### Data extract

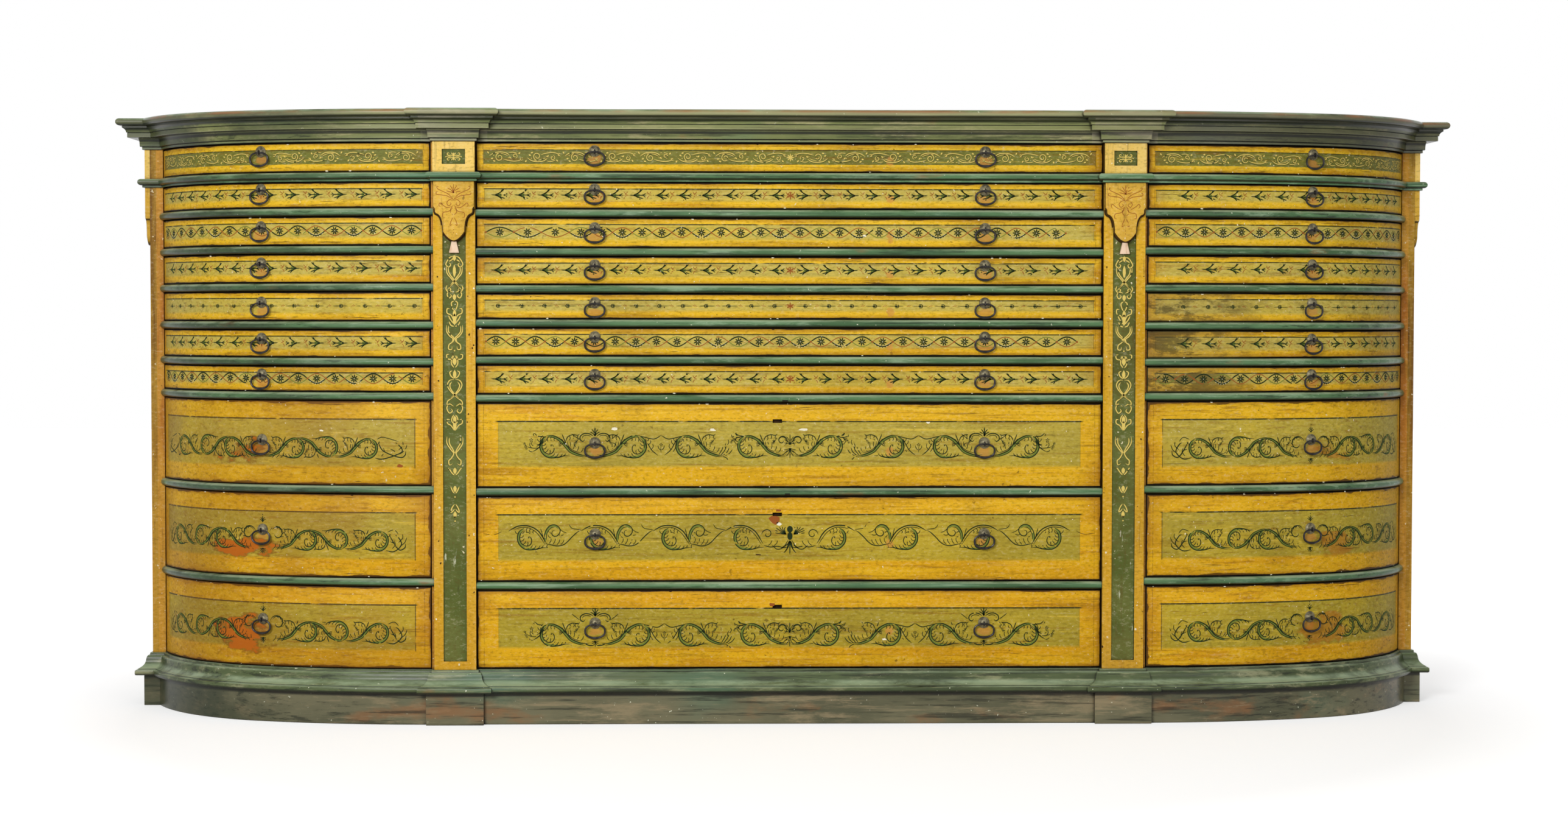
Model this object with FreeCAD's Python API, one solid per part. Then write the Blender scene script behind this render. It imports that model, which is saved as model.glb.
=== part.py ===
import FreeCAD, Part
import math
import os

os.makedirs("parts", exist_ok=True)

vec = FreeCAD.Vector

# A painted filing chest of thirty drawers: a flat centre bay between two bowed wings.
# Millimetres. +Z is up, the front faces -Y, and the origin is on the floor under the middle of the box.

# Driving sizes of the plan, all at the plane of the drawer faces
centre_half_width = 593.0
pilaster_width = 79.0
cheek_reveal = 5.0
gentle_radius = 980.0
gentle_turn = 19.5
tight_radius = 374.0
tight_turn = 50.5
body_depth = 500.0

# Driving sizes of the height
plinth_height = 61.0
base_height = 42.6
cornice_height = 59.4
waist_height = 17.0
rail_height = 14.6
shallow_row = 55.5
deep_row = 158.5
shallow_row_shares = (1.035, 0.94, 1.05, 0.995, 0.9, 0.995, 1.035)
deep_row_shares = (1.022, 1.03, 0.95)
wing_shallow_row_shares = (1.035, 0.905, 1.015, 1.013, 1.026, 0.977, 0.908)
wing_deep_row_shares = (1.022, 1.011)

# Boards
cheek_thickness = 14.0
back_thickness = 12.0
bottom_thickness = 18.0
frame_thickness = 20.0
end_gap = 1.5

# Pilasters and what is laid on them
shaft_thickness = 12.0
overlay_thickness = 10.0
sunk_depth = 3.5
sunk_width = 43.6
frieze_panel_height = 28.0
shaft_foot_margin = 16.0
shaft_panel_lap = 40.0
apron_drop = 113.0
apron_margin = 1.2
tassel_height = 21.5
tassel_foot_width = 18.5
tassel_head_width = 9.0
tassel_thickness = 8.0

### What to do
Output the lines above verbatim and in full.

### Problem solution
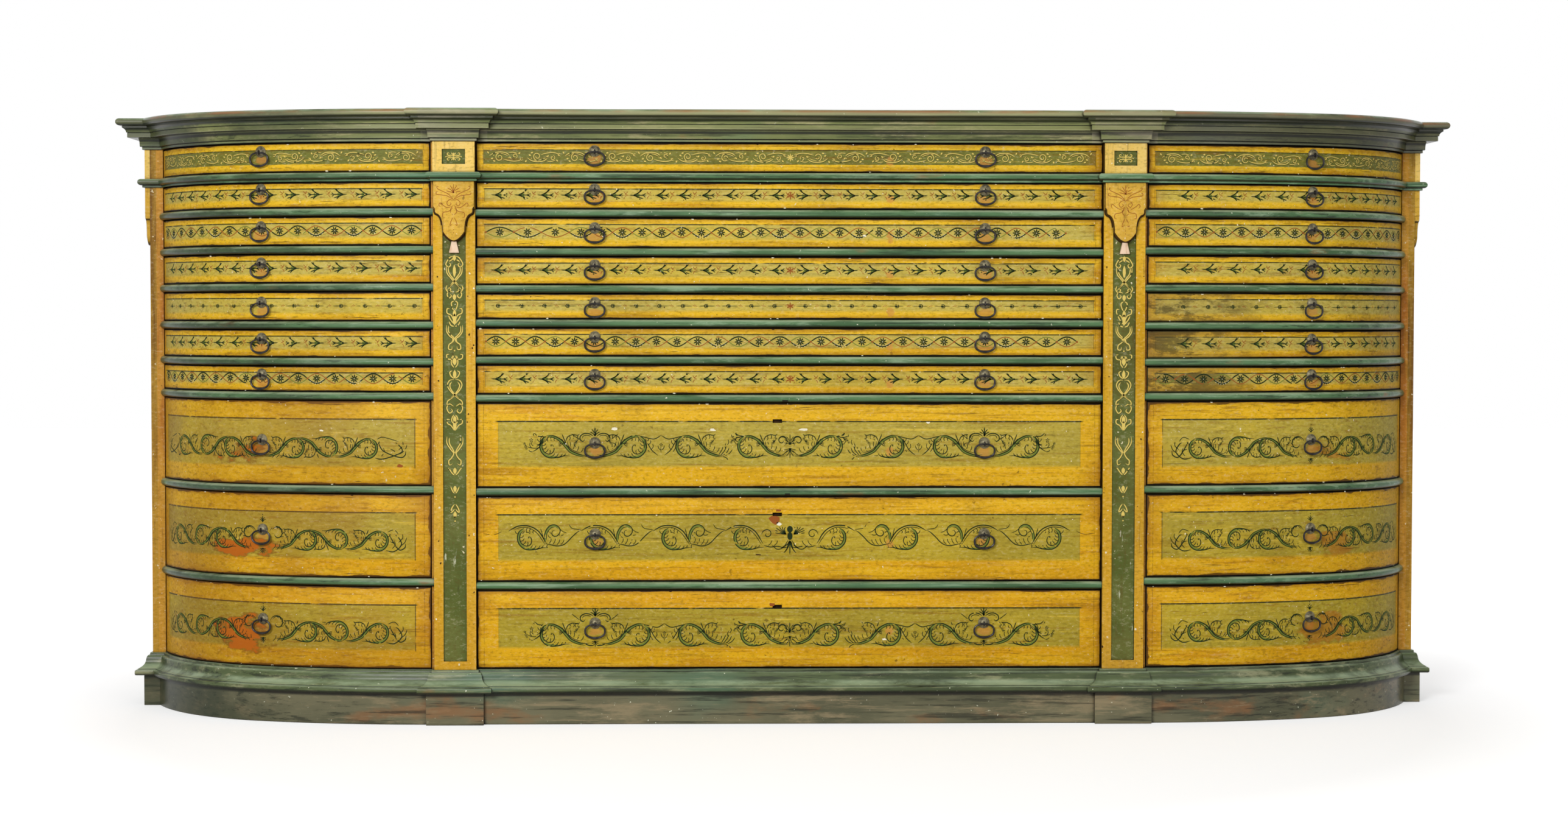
Model this object with FreeCAD's Python API, one solid per part. Then write the Blender scene script behind this render. It imports that model, which is saved as model.glb.
=== part.py ===
import FreeCAD, Part
import math
import os

os.makedirs("parts", exist_ok=True)

vec = FreeCAD.Vector

# A painted filing chest of thirty drawers: a flat centre bay between two bowed wings.
# Millimetres. +Z is up, the front faces -Y, and the origin is on the floor under the middle of the box.

# Driving sizes of the plan, all at the plane of the drawer faces
centre_half_width = 593.0
pilaster_width = 79.0
cheek_reveal = 5.0
gentle_radius = 980.0
gentle_turn = 19.5
tight_radius = 374.0
tight_turn = 50.5
body_depth = 500.0

# Driving sizes of the height
plinth_height = 61.0
base_height = 42.6
cornice_height = 59.4
waist_height = 17.0
rail_height = 14.6
shallow_row = 55.5
deep_row = 158.5
shallow_row_shares = (1.035, 0.94, 1.05, 0.995, 0.9, 0.995, 1.035)
deep_row_shares = (1.022, 1.03, 0.95)
wing_shallow_row_shares = (1.035, 0.905, 1.015, 1.013, 1.026, 0.977, 0.908)
wing_deep_row_shares = (1.022, 1.011)

# Boards
cheek_thickness = 14.0
back_thickness = 12.0
bottom_thickness = 18.0
frame_thickness = 20.0
end_gap = 1.5

# Pilasters and what is laid on them
shaft_thickness = 12.0
overlay_thickness = 10.0
sunk_depth = 3.5
sunk_width = 43.6
frieze_panel_height = 28.0
shaft_foot_margin = 16.0
shaft_panel_lap = 40.0
apron_drop = 113.0
apron_margin = 1.2
tassel_height = 21.5
tassel_foot_width = 18.5
tassel_head_width = 9.0
tassel_thickness = 8.0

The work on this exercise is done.